The figure below shows the typical elements we would expect to find within a framework designed to ensure that the effect of uncertainty on objectives is properly considered as part of making decisions. As with the process for decision-making, the elements of the framework and their constituents are those that a well run organisation would already possess. While it would be possible to insert ‘risk’ or ‘risk management’ in front of every term, these should not be specific and restricted to risk as this defeats the goal of integration.
For example, training should not be risk management training but rather the training offered should include the process for the management of risk as an integral part of decision making. Similarly, the organisation’s policies, approaches and plans should not deal specifically and separately with risk and its management.
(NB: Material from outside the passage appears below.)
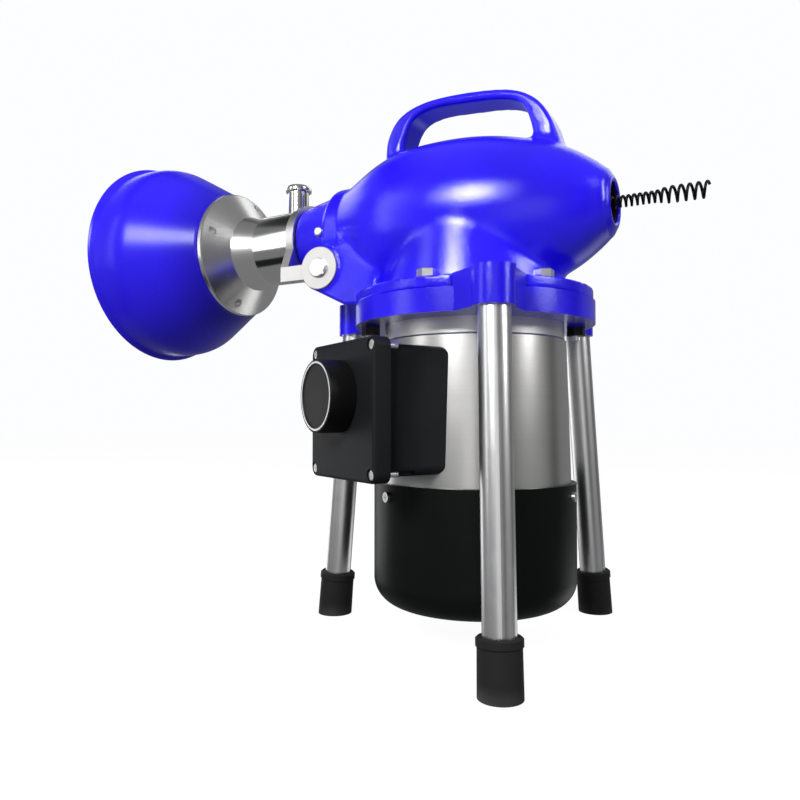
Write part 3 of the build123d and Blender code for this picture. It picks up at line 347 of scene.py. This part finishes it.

Organisations and the people who work in them need simple, practical advice on how they should deal with the uncertainty they face in pursuing their objectives. If the international standard and any future revision continue to express the fundamentals correctly, in a way that is coherent and understandable, then there should be no need for further amplification, perturbation or the continual re-invention and embellishment we see now in the risk management market.
Risk management should only ever be a servant of the organisation, whose role is to help it achieve its objectives by supporting reliable and coherent decision making that is fully cognisant of sources of uncertainty and how these should be dealt with. The risk management process does not make decisions, people do.
Organisations wishing to improve the integrity of their decisions should build upon their existing systems and processes, adapting them in the manner suggested here so that the risk management process becomes fully and appropriately absorbed.